The configuration for the source connector should be like:

name=CamelAWS2S3SourceConnector
connector.class=org.apache.camel.kafkaconnector.aws2s3.CamelAws2s3SourceConnector
key.converter=org.apache.kafka.connect.storage.StringConverter
value.converter=org.apache.kafka.connect.converters.ByteArrayConverter

camel.source.maxPollDuration=10000

topics=s3.source.topic

camel.source.path.bucketNameOrArn=camel-kafka-connector

camel.source.endpoint.deleteAfterRead=false

camel.component.aws2-s3.access-key=xxxx
camel.component.aws2-s3.secret-key=yyyy
camel.component.aws2-s3.region=eu-west-1

camel.idempotency.enabled=true
camel.idempotency.repository.type=kafka
camel.idempotency.expression.type=body
camel.idempotency.kafka.topic=my.idempotency.topic

Don’t forget to add the correct credentials for your AWS account.

We can call the configuration file s3-source.properties for example

At this point we can run the connector.

> $KAFKA_HOME/bin/connect-standalone.sh $KAFKA_HOME/config/connect-standalone.properties s3-source.properties

You have to have a running kafka cluster for this purpose.

In your camel-kafka-connector bucket, try to load two files (test1.txt and test2.txt) with the same content, for example “Camel-Kafka-connector rocks”.

And consume from the s3.source.topic through kafkacat

> kafkacat -b localhost:9092 -t s3.source.topic
% Auto-selecting Consumer mode (use -P or -C to override)
% Reached end of topic s3.source.topic [0] at offset 0
Camel-Kafka-connector rocks
% Reached end of topic s3.source.topic [0] at offset 1

The body of the second file was discarded and you just have one message in the topic.
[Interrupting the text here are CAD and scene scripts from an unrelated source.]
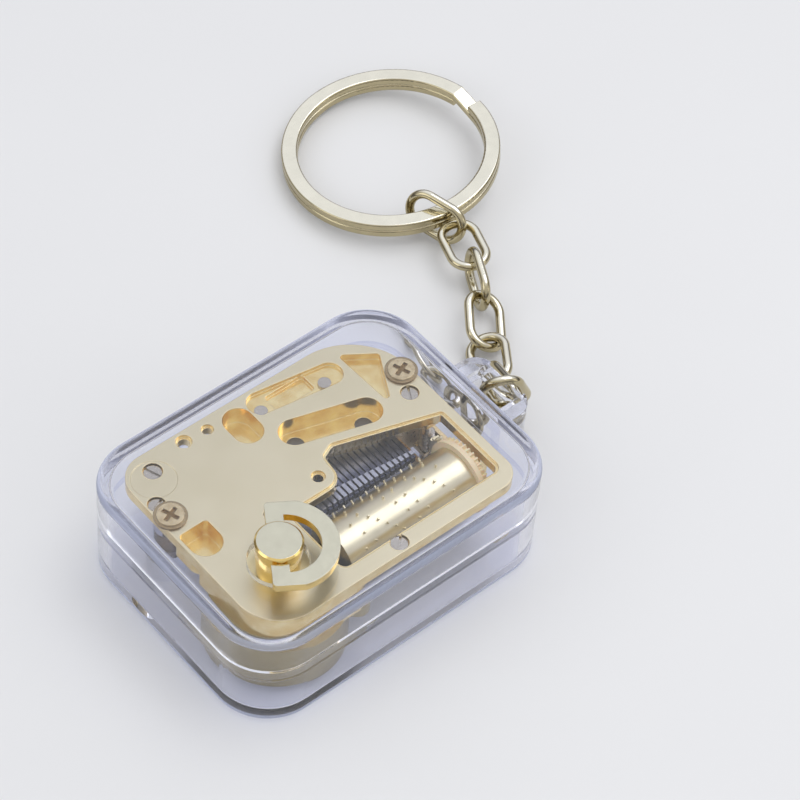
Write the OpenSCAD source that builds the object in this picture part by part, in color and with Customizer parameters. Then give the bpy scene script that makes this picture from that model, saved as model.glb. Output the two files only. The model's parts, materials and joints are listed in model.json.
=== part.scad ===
// Keychain cylinder music box: a clear two-part case, an 18-note movement hung under its
// bedplate, a folding winding key, a seven-link chain and a split ring.
// +X points to the chain lug, +Z is up, and the origin is the centre of the case's underside.

/* [Case] */
// Length of the case along X
case_l = 50; // [49:0.25:54]
// Width of the case along Y
case_w = 38.15; // [37.4:0.25:41]
// Height of the closed case
case_h = 16.24; // [16.1:0.1:18]
// Corner radius in plan
case_r = 7.8; // [6.6:0.2:8.4]
// Radius of the long outer edges
edge_r = 1.0; // [0.6:0.1:1.3]
// Thickness of the side walls
wall_t = 1.6; // [1.3:0.05:1.7]
// Thickness of the lid's top
lid_t = 1.4; // [1.1:0.05:1.5]
// Thickness of the tray's floor
floor_t = 1.5; // [1.2:0.05:1.8]
// Height of the parting line
seam_z = 8.8; // [8.2:0.1:9.4]
// Height of the tray's tongue above the parting line
tongue_h = 1.2; // [0.8:0.1:2]
// Thickness of the tongue
tongue_t = 0.75; // [0.6:0.05:0.85]
// Clearance round the tongue
lap_gap = 0.05; // [0.03:0.01:0.1]
// Radius of the key's hole in the lid
key_hole_r = 3.95; // [3.5:0.05:4.5]
// Radius of the two screw posts in the tray
post_r = 2.2; // [1.8:0.1:2.4]

/* [Lug] */
// Reach of the lug beyond the case
lug_reach = 7; // [6.8:0.1:8]
// Width of the lug
lug_w = 11.6; // [11:0.1:13]
// Corner radius of the lug
lug_r = 2.9; // [2:0.1:3.2]
// Height of the lug's underside
lug_z = 5.2; // [4.4:0.1:6]
// Height of the lug's top
lug_top = 11; // [10.9:0.1:12]
// Radius of the round bar that the chain hangs on
bar_r = 1.1; // [0.9:0.05:1.2]
// Length of the bar between the lug's arms
eye_w = 6.8; // [6:0.1:7.6]
// Gap between the bar and the case side of the eye
eye_gap = 2.2; // [2:0.1:2.4]

/* [Bedplate] */
// Height of the bedplate's underside
plate_z = 12.1; // [12:0.05:12.2]
// Thickness of the bedplate
plate_t = 1.7; // [1.5:0.05:1.75]
// Left, front, right and back edges of the bedplate
plate_box = [-20.3, -15.3, 20.8, 16.8];
// Corner radii: front left, front right, back right, back left
plate_r = [6.4, 3, 9.5, 4];
// Window over the cylinder: left, front, right and back edges
window_box = [-6.5, -12.6, 19.1, -2];
// Corner radius of the window
window_r = 1; // [0.5:0.1:1.5]
// Width of the step round the window
bevel_w = 0.4; // [0.2:0.05:0.5]
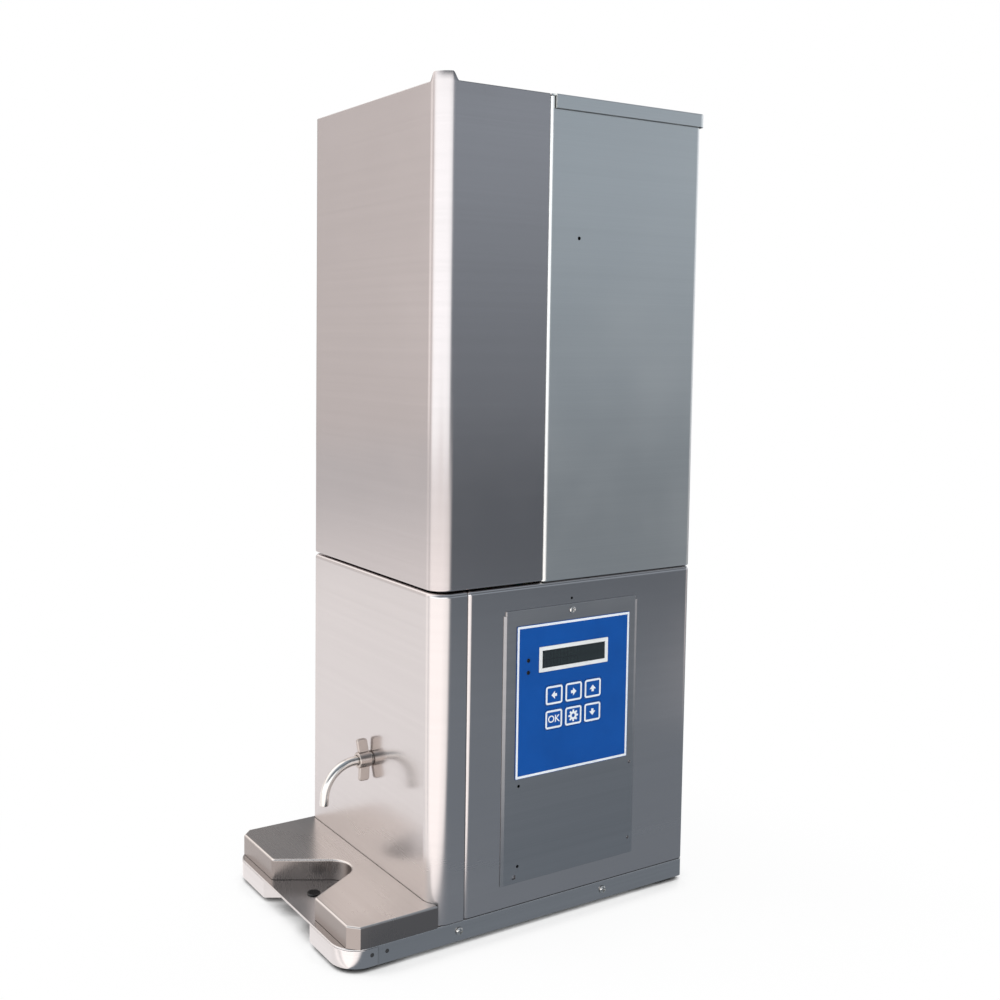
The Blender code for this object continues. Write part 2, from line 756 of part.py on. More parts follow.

You can also have a look at the my.idempotency.topic content

> kafkacat -b localhost:9092 -t my.idempotency.topic -f 'Value:%s\nKey:%k\n'
% Auto-selecting Consumer mode (use -P or -C to override)
Value:add
Key:Camel-Kafka-connector rocks

We have just one operation of add with the body of the message as key.

Conclusion

This is just a little introduction on the camel-kafka-connector idempotency support. There are more case to cover and probably more work to be done. I just wanted to show something new in the camel-kafka-connector world. Feedback are welcome as always.